At the end of the meeting, hosted by the Government of Mexico, an additional $1.6 million was also awarded to the Coalition’s brick kilns initiative.

There are an estimated 100,000 small-scale brick-making facilities across Africa, Asia and Latin America some of which have designs that date back hundreds, if not thousands, of years.

Many are inefficient and burn highly polluting fuels that emit significant levels of black carbon and other harmful pollutants into local communities and to the atmosphere.

The increased funding will generate various activities. In Asia, the aim is to make governments more aware of the pollution and health issues surrounding old-fashioned brick kilns while also assisting brick-makers to identify cleaner designs and technologies while providing training on how to monitor emissions improvements.

Beatriz Cardenas of the Government of Mexico’s National Institute of Ecology and Climate Change, which is one of the leaders of the Coalition’s brick kiln initiative, said: “In Colombia, for example, the support will allow the government to carry out an inventory of black carbon emissions as a first step towards managing them down and as a model for other countries. In Mexico, we plan to generate a pilot certification system that will identify bricks made from efficient, less-polluting kilns.”

The Coalition also approved an additional US$400,000, building on nearly $2 million worth of funding to assist cites reduce methane emissions from landfills.

The Coalition is currently working with eight cities including Rio de Janeiro (Brazil), Cali (Colombia), Vina del Mar (Chile), Accra (Ghana) and Dhaka, (Bangladesh).

The additional funding will bring to around 24 the number of cities the Coalition is working with on plans to capture landfill emissions to compost organic waste.

Another aim of the Coalition is to avoid the widespread uptake of Hydroflurocarbons (HFCs) as replacement chemicals in for example refrigeration systems. Studies indicate that if HFCs became widespread by 2050, they could produce emissions equivalent to all today’s transport emissions.

As part of a wider initiative on HFCs, the Coalition today agreed funding of over $100,000 to carry out a feasibility study in the Maldives on how to provide city-wide cooling systems that avoid high global warming potential HFCs.

Helena Molin Valdes, who heads the CCAC Secretariat hosted by the United Nations Environment Programme (UNEP), said: “The decisions taken this week in terms of moving forward on a range of initiatives sends a good and strong signal to the Ministerial Meeting of the Coalition members scheduled for Oslo, Norway in September.”

“The Coalition and its initiatives are certainly moving forward at a good rate and there is a real and tangible sense of enthusiasm and ambition to make a difference. We are confident that the Ministerial session can act as a further catalyst to take forward the common and collective aims to fast track action on SLCPs and bring health, climate and food security benefits to millions of people,” she added.

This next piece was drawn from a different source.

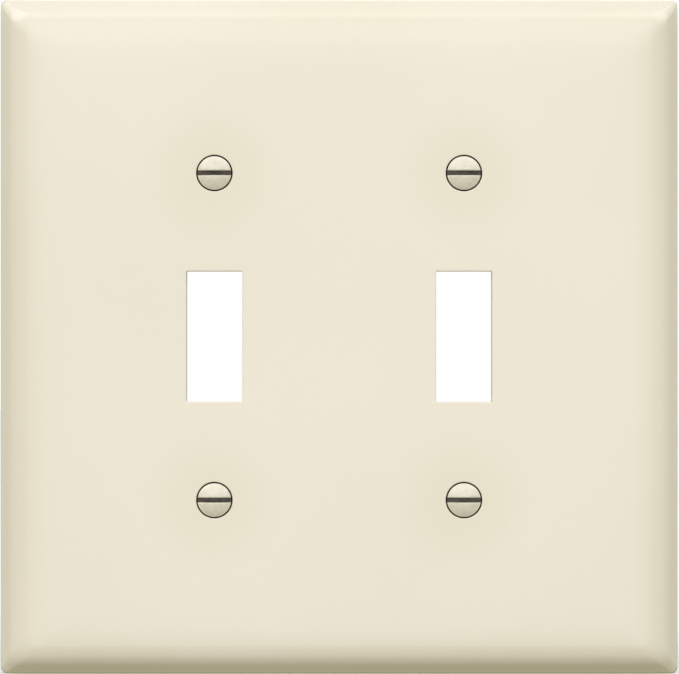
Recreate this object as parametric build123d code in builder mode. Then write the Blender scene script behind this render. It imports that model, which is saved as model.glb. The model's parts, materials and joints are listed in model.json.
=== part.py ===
"""Two-gang toggle switch wall plate with its four oval-head screws, in millimetres.

+X is right, +Z is up and the face of the plate looks along -Y. The origin is the centre of
the rim that rests on the wall, so the plate stands in front of the wall plane y = 0 and the
screws reach behind it.
"""

from build123d import *
from math import asin, degrees, radians, tan
import os

# Plate
PLATE_WIDTH = 125.5
PLATE_HEIGHT = 124.8
PLATE_DEPTH = 6.35
FACE_THICKNESS = 2.1
RIM_WIDTH = 2.0
CORNER_RADIUS = 1.0

# Rolled edge, from the flat face outwards: a wide arc, then a small one down to the side wall
ROLL_WIDTH = 8.5
ROLL_RADIUS = 12.0
EDGE_RADIUS = 1.1

# Openings and screw holes, to suit toggle switches side by side
GANG_SPACING = 46.04
SCREW_SPACING = 60.33
OPENING_WIDTH = 10.3
OPENING_HEIGHT = 24.1
OPENING_EDGE_RADIUS = 0.25
HOLE_RADIUS = 2.05
COUNTERSINK_RADIUS = 3.3
COUNTERSINK_ANGLE = 90.0
GROOVE_DEPTH = 0.4

# Stiffening behind the face: a recess is how far its back stays in front of the wall
RIB_THICKNESS = 1.2
CROSS_RIB_RECESS = 2.85
CENTRE_RIB_RECESS = 2.0
COLLAR_THICKNESS = 1.3
COLLAR_RECESS = 2.4
BOSS_RADIUS = 4.6
BOSS_RECESS = 1.8
RIB_ROOT = 0.2
RIB_END_INSET = 3.2
CENTRE_RIB_END_INSET = 2.2

# Screws, number 6-32 by 12.7 mm, oval head. A groove with straight walls runs round the head's
# edge, and below it the plate's countersink is wider in angle than the head, so the two come
# closest at the bottom of the cone
HEAD_RADIUS = 3.1
HEAD_ANGLE = 82.0
HEAD_DOME = 0.8
HEAD_STAND = 0.05
HEAD_EDGE = HEAD_STAND + GROOVE_DEPTH
SLOT_WIDTH = 0.9
SLOT_DEPTH = 1.15
NECK_RADIUS = 1.495
NECK_END = -1.5
THREAD_RADIUS = 1.7526
THREAD_RUNOUT = 0.25
SCREW_LENGTH = 12.7
TIP_CHAMFER = 0.45

# Places worked out from the sizes
FACE = -PLATE_DEPTH
INNER_FACE = FACE + FACE_THICKNESS
HEAD_SLOPE = tan(radians(HEAD_ANGLE / 2))
HEAD_RIM = FACE - HEAD_STAND
GANGS = (-GANG_SPACING / 2, GANG_SPACING / 2)
ROWS = (-SCREW_SPACING / 2, SCREW_SPACING / 2)
SCREWS = {
    "screw_upper_left": (GANGS[0], ROWS[1]),
    "screw_upper_right": (GANGS[1], ROWS[1]),
    "screw_lower_left": (GANGS[0], ROWS[0]),
    "screw_lower_right": (GANGS[1], ROWS[0]),
}

# Planes: sections run across the plate with their local y along +Y, and the others face +Y or -Y
ACROSS_WIDTH = Plane.XY
ACROSS_HEIGHT = Plane(origin=(0, 0, 0), x_dir=(0, 0, 1), z_dir=(-1, 0, 0))
WALL = Plane(origin=(0, 0, 0), x_dir=(1, 0, 0), z_dir=(0, 1, 0))
FRONT = Plane(origin=(0, FACE, 0), x_dir=(1, 0, 0), z_dir=(0, -1, 0))


def rolled_section(half, end_inset, radius, edge_radius, back):
    """Half of a section through the rolled edge, mirrored to a whole one.

    The wide arc starts where the flat face ends and is concentric with every other one. It
    runs out until a side wall end_inset from the plate's side, through a small arc if
    edge_radius isn't zero.
    """
    centre = Vector(half - ROLL_WIDTH, FACE + ROLL_RADIUS)
    reach = ROLL_WIDTH - end_inset
    angle = degrees(asin((reach - edge_radius) / (radius - edge_radius)))
    side = half - end_inset
    with BuildSketch() as section:
        with BuildLine():
            roll = CenterArc(centre, radius, -90, angle)
            if edge_radius:
                small_centre = centre + (roll @ 1 - centre) * ((radius - edge_radius) / radius)
                edge = CenterArc(small_centre, edge_radius, angle - 90, 90 - angle)
                side_top = edge @ 1
            else:
                side_top = roll @ 1
            Polyline(side_top, (side, back), (0, back), (0, centre.Y - radius), roll @ 0)
        make_face()
        mirror(about=Plane.YZ)
    return section.sketch


def screw_section():
    """Half of the screw's section: local x is the radius and local y is the row's Y."""
    cone_end = HEAD_RIM + HEAD_EDGE + (HEAD_RADIUS - NECK_RADIUS) / HEAD_SLOPE
    tip = HEAD_RIM + SCREW_LENGTH
    with BuildSketch() as section:
        with BuildLine():
            ThreePointArc(
                (-HEAD_RADIUS, HEAD_RIM),
                (0, HEAD_RIM - HEAD_DOME),
                (HEAD_RADIUS, HEAD_RIM),
            )
            Polyline(
                (HEAD_RADIUS, HEAD_RIM),
                (HEAD_RADIUS, HEAD_RIM + HEAD_EDGE),
                (NECK_RADIUS, cone_end),
                (NECK_RADIUS, NECK_END),
                (THREAD_RADIUS, NECK_END + THREAD_RUNOUT),
                (THREAD_RADIUS, tip - TIP_CHAMFER),
                (THREAD_RADIUS - TIP_CHAMFER, tip),
                (0, tip),
            )
            Line((0, tip), (-HEAD_RADIUS, HEAD_RIM))
        make_face()
        split(bisect_by=Plane.YZ, keep=Keep.TOP)
    return section.sketch


# Space behind the face, an even wall inside the rolled edge
with BuildPart() as hollow:
    hollow_radius = ROLL_RADIUS - FACE_THICKNESS
    with BuildSketch(ACROSS_WIDTH):
        add(rolled_section(PLATE_WIDTH / 2, RIM_WIDTH, hollow_radius, 0, RIM_WIDTH))
    extrude(amount=PLATE_HEIGHT / 2 - RIM_WIDTH, both=True)
    with BuildSketch(ACROSS_HEIGHT):
        add(rolled_section(PLATE_HEIGHT / 2, RIM_WIDTH, hollow_radius, 0, RIM_WIDTH))
    extrude(amount=PLATE_WIDTH / 2 - RIM_WIDTH, both=True, mode=Mode.INTERSECT)

with BuildPart() as wall_plate:
    # Outside: the rolled section runs both ways, so the corners are mitred, then softened
    with BuildSketch(ACROSS_WIDTH):
        add(rolled_section(PLATE_WIDTH / 2, 0, ROLL_RADIUS, EDGE_RADIUS, 0))
    extrude(amount=PLATE_HEIGHT / 2, both=True)
    with BuildSketch(ACROSS_HEIGHT):
        add(rolled_section(PLATE_HEIGHT / 2, 0, ROLL_RADIUS, EDGE_RADIUS, 0))
    extrude(amount=PLATE_WIDTH / 2, both=True, mode=Mode.INTERSECT)
    mitres = wall_plate.edges().filter_by(GeomType.ELLIPSE)
    upright_corners = wall_plate.edges().filter_by(Axis.Y)
    fillet(mitres + upright_corners, radius=CORNER_RADIUS)
    add(hollow.part, mode=Mode.SUBTRACT)
    # Ribs across the plate through the screw bosses, up and down through each gang, and between
    root = INNER_FACE - RIB_ROOT
    with BuildSketch(WALL.offset(root)):
        with Locations([(0, z) for z in ROWS]):
            Rectangle(PLATE_WIDTH - 2 * RIB_END_INSET, RIB_THICKNESS)
        with Locations([(x, 0) for x in GANGS]):
            Rectangle(RIB_THICKNESS, PLATE_HEIGHT - 2 * RIB_END_INSET)
    extrude(amount=-CROSS_RIB_RECESS - root)
    with BuildSketch(WALL.offset(root)):
        Rectangle(RIB_THICKNESS, PLATE_HEIGHT - 2 * CENTRE_RIB_END_INSET)
    extrude(amount=-CENTRE_RIB_RECESS - root)
    # A collar round each opening and a boss round each screw hole
    with BuildSketch(WALL.offset(root)):
        with Locations([(x, 0) for x in GANGS]):
            Rectangle(OPENING_WIDTH + 2 * COLLAR_THICKNESS, OPENING_HEIGHT + 2 * COLLAR_THICKNESS)
    extrude(amount=-COLLAR_RECESS - root)
    with BuildSketch(WALL.offset(root)):
        with GridLocations(GANG_SPACING, SCREW_SPACING, 2, 2):
            Circle(BOSS_RADIUS)
    extrude(amount=-BOSS_RECESS - root)
    # Toggle openings, with their front edges just broken
    with BuildSketch(FRONT):
        with Locations([(x, 0) for x in GANGS]):
            Rectangle(OPENING_WIDTH, OPENING_HEIGHT)
    extrude(amount=-PLATE_DEPTH, mode=Mode.SUBTRACT)
    face_rims = wall_plate.faces().sort_by(Axis.Y)[0].inner_wires()
    fillet([edge for rim in face_rims for edge in rim.edges()], radius=OPENING_EDGE_RADIUS)
    # Screw holes: a groove for the head's edge, then a countersink
    with Locations(FRONT):
        with GridLocations(GANG_SPACING, SCREW_SPACING, 2, 2):
            Hole(COUNTERSINK_RADIUS, GROOVE_DEPTH)
    with Locations(FRONT.offset(-GROOVE_DEPTH)):
        with GridLocations(GANG_SPACING, SCREW_SPACING, 2, 2):
            CounterSinkHole(HOLE_RADIUS, COUNTERSINK_RADIUS, PLATE_DEPTH, COUNTERSINK_ANGLE)

wall_plate.part.label = "wall_plate"
os.makedirs("parts", exist_ok=True)
export_step(wall_plate.part, "parts/wall_plate.step")

slot_floor = HEAD_RIM - HEAD_DOME + SLOT_DEPTH
for name, (screw_x, screw_z) in SCREWS.items():
    with BuildPart() as screw:
        with BuildSketch(Plane(origin=(screw_x, 0, screw_z), x_dir=(1, 0, 0), z_dir=(0, 0, 1))):
            add(screw_section())
        revolve(axis=Axis((screw_x, 0, screw_z), (0, 1, 0)))
        # Slot straight across the head
        with BuildSketch(Plane(origin=(screw_x, slot_floor, screw_z), x_dir=(1, 0, 0), z_dir=(0, -1, 0))):
            Rectangle(3 * HEAD_RADIUS, SLOT_WIDTH)
        extrude(amount=2 * SLOT_DEPTH, mode=Mode.SUBTRACT)
    screw.part.label = name
    export_step(screw.part, f"parts/{name}.step")
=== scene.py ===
import json
import math

import bmesh
import bpy
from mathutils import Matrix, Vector
from mathutils.geometry import delaunay_2d_cdt


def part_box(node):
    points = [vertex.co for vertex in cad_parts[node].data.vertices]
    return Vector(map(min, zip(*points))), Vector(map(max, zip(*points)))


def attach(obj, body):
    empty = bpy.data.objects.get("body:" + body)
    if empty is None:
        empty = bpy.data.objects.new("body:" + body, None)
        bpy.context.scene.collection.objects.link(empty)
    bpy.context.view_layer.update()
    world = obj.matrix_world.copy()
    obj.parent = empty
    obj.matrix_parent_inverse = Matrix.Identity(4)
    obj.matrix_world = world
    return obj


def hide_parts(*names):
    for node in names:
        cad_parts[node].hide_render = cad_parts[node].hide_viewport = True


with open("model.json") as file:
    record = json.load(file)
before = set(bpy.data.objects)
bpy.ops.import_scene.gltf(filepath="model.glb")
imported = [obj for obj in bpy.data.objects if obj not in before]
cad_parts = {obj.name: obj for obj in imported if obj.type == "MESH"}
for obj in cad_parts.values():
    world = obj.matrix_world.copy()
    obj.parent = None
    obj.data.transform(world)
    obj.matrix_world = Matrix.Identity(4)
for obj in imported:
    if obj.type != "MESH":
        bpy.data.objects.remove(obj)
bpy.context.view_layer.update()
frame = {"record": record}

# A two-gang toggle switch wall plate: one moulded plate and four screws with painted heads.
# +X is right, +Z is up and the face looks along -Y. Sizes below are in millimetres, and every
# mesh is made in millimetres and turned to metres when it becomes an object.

MM = 0.001
SCREWS = ("screw_upper_left", "screw_upper_right", "screw_lower_left", "screw_lower_right")

# ---------------------------------------------------------------- sizes from the frame


def box_mm(node):
    """A CAD node's lowest and highest corners, in millimetres."""
    low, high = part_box(node)
    return low / MM, high / MM


plate_low, plate_high = box_mm("wall_plate")
HALF_WIDTH = plate_high.x
HALF_HEIGHT = plate_high.z
FACE = plate_low.y
screw_low, screw_high = box_mm(SCREWS[0])
screw_middle = {name: sum(box_mm(name), Vector()) / 2 for name in SCREWS}
GANG = abs(screw_middle[SCREWS[0]].x)
SCREW_ROW = abs(screw_middle[SCREWS[0]].z)
record_mounts = {mount["name"]: mount for mount in frame["record"]["mounts"]}
THREAD_RADIUS = record_mounts["switch_screws"]["dims"]["stud_r_mm"]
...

The Coalition also agreed to a second phase of a programme that is assisting countries to work out how best to rapidly reduce SLCPs emissions across their economies and calculate the likely benefits.

The SNAP initiative began work in January, and has already supported four countries – Bangladesh, Colombia, Ghana and Mexico – to plan early and effective action to reduce damage to health, crops and climate.

Three inter-governmental meetings have already been held – in Colombia, Ghana and Thailand – that highlighted the benefits of the programme to 250 representatives of governments and other organisations from 48 countries in Africa, Asia and Latin America.

The CCAC allocated a further $1.9 million which will allow the initiative to be rolled out to support further countries around the world.

The International Working Group of the Climate and Clean Air Coalition (CCAC) was held in Mexico City from 22-25 July 2013.

The Climate and Clean Air Coalition to Reduce Short Lived Climate Pollutants is a partnership of governments, intergovernmental organizations, the private sector, the environmental community, and other members of civil society. Launched by six countries and the UN Environment Programme in February 2012, it now consists of 64 partners, including states and key international institutions and organisations.